Milpitas, CA estates & probate attorney Elijah Keyes discusses the duties a fiduciary has to their beneficiaries. He explains that a trustee serves as a fiduciary, meaning they hold the responsibility of managing the assets or decisions of another person. A fiduciary duty arises from this responsibility and requires the trustee to act in accordance with the trust’s terms and in the best interest of the beneficiaries. While there are numerous fiduciary duties, he highlights the three most significant.
The first is the duty of loyalty. A trustee must act solely for the benefit of the beneficiaries, not for personal gain. This can present challenges in cases where the trustee is also a beneficiary, such as when one of four siblings serves as trustee. In those situations, the trustee must ensure decisions are made fairly for all beneficiaries, not just for themselves.
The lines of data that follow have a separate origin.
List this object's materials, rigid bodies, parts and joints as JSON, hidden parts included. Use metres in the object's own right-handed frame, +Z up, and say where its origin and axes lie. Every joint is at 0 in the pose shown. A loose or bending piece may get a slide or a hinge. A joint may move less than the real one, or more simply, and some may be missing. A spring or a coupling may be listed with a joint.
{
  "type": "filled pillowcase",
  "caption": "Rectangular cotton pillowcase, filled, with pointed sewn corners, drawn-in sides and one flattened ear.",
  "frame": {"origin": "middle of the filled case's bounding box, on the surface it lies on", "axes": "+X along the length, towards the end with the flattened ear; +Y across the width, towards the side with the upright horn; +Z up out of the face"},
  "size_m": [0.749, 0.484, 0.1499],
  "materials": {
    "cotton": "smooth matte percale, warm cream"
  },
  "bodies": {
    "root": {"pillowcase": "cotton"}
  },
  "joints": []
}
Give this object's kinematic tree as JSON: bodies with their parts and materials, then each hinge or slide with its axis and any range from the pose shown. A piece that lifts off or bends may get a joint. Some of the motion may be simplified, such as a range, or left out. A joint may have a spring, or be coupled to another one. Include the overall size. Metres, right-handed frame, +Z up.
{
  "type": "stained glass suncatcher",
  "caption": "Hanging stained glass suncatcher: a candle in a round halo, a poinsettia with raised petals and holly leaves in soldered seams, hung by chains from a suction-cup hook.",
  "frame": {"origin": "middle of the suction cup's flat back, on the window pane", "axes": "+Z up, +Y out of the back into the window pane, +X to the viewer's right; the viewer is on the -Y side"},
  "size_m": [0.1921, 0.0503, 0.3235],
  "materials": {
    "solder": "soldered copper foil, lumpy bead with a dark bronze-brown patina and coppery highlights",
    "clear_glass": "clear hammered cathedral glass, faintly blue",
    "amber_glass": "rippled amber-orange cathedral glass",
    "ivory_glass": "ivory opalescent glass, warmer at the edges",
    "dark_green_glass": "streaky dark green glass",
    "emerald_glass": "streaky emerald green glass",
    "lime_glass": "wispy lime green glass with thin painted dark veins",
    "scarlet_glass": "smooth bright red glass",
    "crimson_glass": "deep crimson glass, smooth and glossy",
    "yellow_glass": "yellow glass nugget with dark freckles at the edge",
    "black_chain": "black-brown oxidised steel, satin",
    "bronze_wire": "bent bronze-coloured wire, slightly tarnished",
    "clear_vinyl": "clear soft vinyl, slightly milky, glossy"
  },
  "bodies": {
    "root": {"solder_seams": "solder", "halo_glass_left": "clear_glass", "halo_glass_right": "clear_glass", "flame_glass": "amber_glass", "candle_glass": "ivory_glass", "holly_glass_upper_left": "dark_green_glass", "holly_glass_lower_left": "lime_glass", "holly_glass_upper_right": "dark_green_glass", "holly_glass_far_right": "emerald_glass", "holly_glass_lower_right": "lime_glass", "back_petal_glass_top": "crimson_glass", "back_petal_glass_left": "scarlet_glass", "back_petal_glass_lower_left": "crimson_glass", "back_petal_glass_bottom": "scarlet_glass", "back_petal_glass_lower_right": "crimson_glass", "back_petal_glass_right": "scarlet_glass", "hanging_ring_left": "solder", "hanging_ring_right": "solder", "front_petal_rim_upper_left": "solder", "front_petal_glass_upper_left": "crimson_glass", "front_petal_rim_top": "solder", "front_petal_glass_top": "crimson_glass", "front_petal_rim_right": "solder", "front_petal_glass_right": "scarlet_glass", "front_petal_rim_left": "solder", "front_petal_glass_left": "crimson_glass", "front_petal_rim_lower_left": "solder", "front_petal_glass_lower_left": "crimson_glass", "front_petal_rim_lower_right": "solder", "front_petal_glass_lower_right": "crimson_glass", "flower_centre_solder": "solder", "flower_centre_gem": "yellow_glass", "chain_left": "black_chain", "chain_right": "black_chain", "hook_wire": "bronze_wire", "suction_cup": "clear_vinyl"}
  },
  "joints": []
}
The second is the duty to avoid commingling assets. Trustees must not mix trust property with their personal property, except in the rarest of emergencies. He notes that trustees often make the mistake of placing trust assets in their own name, unaware that doing so violates their obligations.
The third, and perhaps most critical, is the duty to follow the trust document. A trustee is bound by the written terms of the trust and cannot substitute informal verbal instructions, even if those instructions came directly from the trust’s creator. For example, if a parent made a request on their deathbed, those words do not override the formal document unless all beneficiaries agree to honor them. As he emphasizes, “the document is king,” and the trustee’s duty is to administer the trust according to its written terms.